Seeing through walls doesn't seem like it would have to be much more than energy projection, at least by comic-book standards where that's how X-Rays work.
 
In Justice League Unlimited John Stewart used the ring to scan things or find footprints, as for the rubber thing, I don't see why that would be a problem since something like that would be between a "solid" construct like a boxing glove and a "soft" construct like a laser blast.
 
Yes, in canon, the ring can look through walls. It has also been able to do things like work as a scanning electron microscope, a deep space telescope, realign sub-atomic particles (was used in an almost alchemist's stone way), Universal translator, Universal Wiki/cloud database, cloaking/stealth, duplication of bearer as an energy construct (think solid energy hologram), etc.
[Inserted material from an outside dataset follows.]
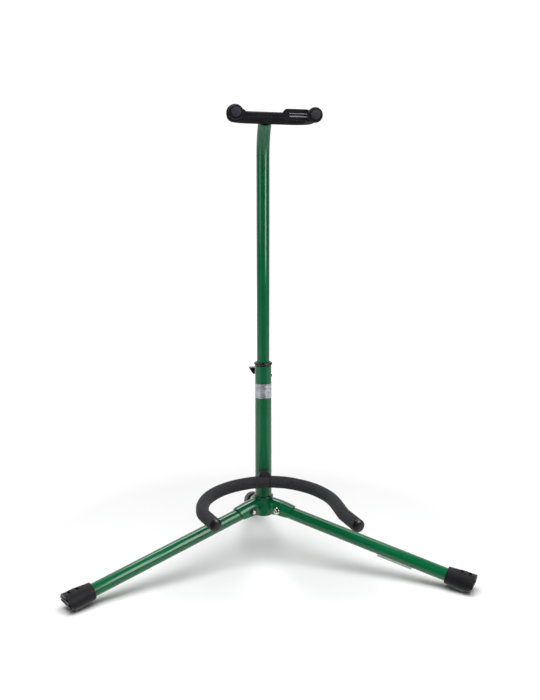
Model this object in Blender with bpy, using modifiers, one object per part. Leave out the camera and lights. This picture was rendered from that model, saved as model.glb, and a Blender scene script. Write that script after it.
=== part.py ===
"""Folding tubular guitar stand, standing open: three hinged legs round a hub, a telescoping
mast with a wing clamp, a padded cradle for the body and a padded fork for the neck.

Units are metres, +Z is up, the origin is on the floor under the mast and the front is -Y.
Each swinging, sliding or turning piece has its origin on its own joint axis.
"""

import math

import bmesh
import bpy
from mathutils import Matrix, Vector

MM = 0.001
CLEARANCE = 0.3 * MM
ROUND_STEPS = 32
SMALL_STEPS = 20

# Lower tube, hub sleeve and the sleeve's lip
LOWER_RADIUS = 12.5 * MM
TUBE_WALL = 1.2 * MM
LOWER_BOTTOM = 69.0 * MM
LOWER_TOP = 300.0 * MM
SLEEVE_RADIUS = 14.0 * MM
SLEEVE_BOTTOM = 67.0 * MM
SLEEVE_TOP = 96.6 * MM
LIP_RADIUS = 15.2 * MM
LIP_BOTTOM = 94.3 * MM
LABEL_BOTTOM = 251.3 * MM
LABEL_TOP = 272.8 * MM

# Leg brackets: folded sheet saddles, open below
BRACKET_WALL = 1.8 * MM
BRACKET_HALF_WIDTH = 11.9 * MM
BRACKET_OUT_TOP = 52.0 * MM
BRACKET_OUT_BOTTOM = 43.5 * MM

# Leg pivots and their bolts
PIVOT_OUT = 27.5 * MM
PIVOT_HEIGHT = 78.7 * MM
BOLT_RADIUS = 3.0 * MM
BOLT_HEAD_RADIUS = 5.5 * MM
BOLT_HEAD_HEIGHT = 3.4 * MM
NUT_ACROSS_FLATS = 10.0 * MM
NUT_HEIGHT = 4.6 * MM

# Legs
LEG_RADIUS = 9.5 * MM
LEG_INNER_END = 4.8 * MM
FOOT_LENGTH = 40.5 * MM
FOOT_END_WALL = 10.5 * MM
TREAD_WIDTH = 2.6 * MM
TREAD_DEPTH = 1.8 * MM
TREAD_ON_END = (3.6 * MM, 9.4 * MM)
TREAD_ON_HEEL = (2.2 * MM, 8.2 * MM)
HEEL_RUN = 10.5 * MM
FOOT_RADIUS = 15.0 * MM
FOOT_NECK_RADIUS = 12.2 * MM
FRONT_SLOPE = math.radians(12.7)
FRONT_LENGTH = 305.5 * MM
REAR_SLOPE = math.radians(20.75)
REAR_LENGTH = 194.1 * MM
LEGS = (
    ("left", math.radians(210.0), FRONT_SLOPE, FRONT_LENGTH),
    ("right", math.radians(330.0), FRONT_SLOPE, FRONT_LENGTH),
    ("rear", math.radians(90.0), REAR_SLOPE, REAR_LENGTH),
)

# Upper tube, its bend towards the front and its guide ring
UPPER_RADIUS = 9.5 * MM
UPPER_BOTTOM = 185.0 * MM
BEND_START = 603.5 * MM
BEND_RADIUS = 62.0 * MM
BEND_ANGLE = math.radians(45.0)
TUBE_TO_CROSSBAR = 11.4 * MM
GLIDE_BOTTOM = 186.0 * MM
GLIDE_TOP = 202.0 * MM
MAST_YAW = math.radians(2.5)

# Collar, rivet, clamp
COLLAR_FLANGE_RADIUS = 14.0 * MM
COLLAR_FLANGE_HEIGHT = 5.3 * MM
COLLAR_SLEEVE_BOTTOM = 276.5 * MM
CLAMP_AZIMUTH = math.radians(95.0)
CLAMP_HEIGHT = 287.5 * MM
CLAMP_NUT_RADIUS = 6.0 * MM
CLAMP_NUT_OUT = 18.0 * MM
STUD_INNER = 9.8 * MM
STUD_OUTER = 26.0 * MM
WING_INNER = 20.3 * MM
WING_OUTER = 33.0 * MM
RIVET_AZIMUTH = math.radians(354.0)
RIVET_HEIGHT = 284.5 * MM

# Cradle
CRADLE_HEIGHT = 124.5 * MM
CRADLE_FORWARD = 21.0 * MM
ROD_RADIUS = 4.25 * MM
FOAM_RADIUS = 9.0 * MM
FOAM_BORE = ROD_RADIUS + CLEARANCE
FOAM_SEAM = 7.0 * MM
CRADLE_BLOCK_HALF = 9.3 * MM
CRADLE_BLOCK_BACK = 12.8 * MM
CRADLE_BLOCK_FRONT = 23.6 * MM
CRADLE_BLOCK_BOTTOM = 116.0 * MM
CRADLE_BLOCK_DOME = 132.3 * MM
LEFT_ARM = ((81.0, 23.0), (106.0, 66.0), (None, 7.0), (60.0, 22.0), (None, 33.0))
RIGHT_ARM = ((74.0, 39.0), (120.0, 45.8), (None, 41.0), (25.0, -9.6), (None, 41.0))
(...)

Like said before, the abilities are only limited by the bearer.
 
Personally, I think they should keep what a person can do very small. Because it would get too silly and too difficult for writers if you don't. In fact it would be interesting to have a GL event of a villain who can do more. But that meaning would be diminished if your average GL can do ridiculous things.
 
Exactly. The only limit is the will of the user.

Indeed. There is a reason why it is commonly known as the most powerful weapon in the universe. It has limitless potential.
 
I always figured the rings prevented blood cell degeneration using the energy somehow, so they don't need to breath. With the energy permeating every cell and such explaining the glow they give off.
 
I always figured the rings prevented blood cell degeneration using the energy somehow, so they don't need to breath. With the energy permeating every cell and such explaining the glow they give off.

I thought the glow was a thin force field that protects them from the vacuum of space. Though I like that explanation for beathing
 
He could make a cheeseburger but it would be solid energy shaped like a cheeseburger and could not be eaten.

I was always under the impression that the hypothetical cheeseburger could potentially be eaten, provided the ring-user used enough willpower to will-into-existence the various ingredients, down to the atomic level. So you would have to be extremely, impossibly intelligent, but it could be done. The only problem is, once you discontinue the ring-construct of the cheeseburger, any nourishment you get from it would disappear from your body.

My understanding of it is that the ring is literally only limited to the user's imagination and willpower. Giving the rings specific boundaries (beyond the whole yellow thing) is silly to me.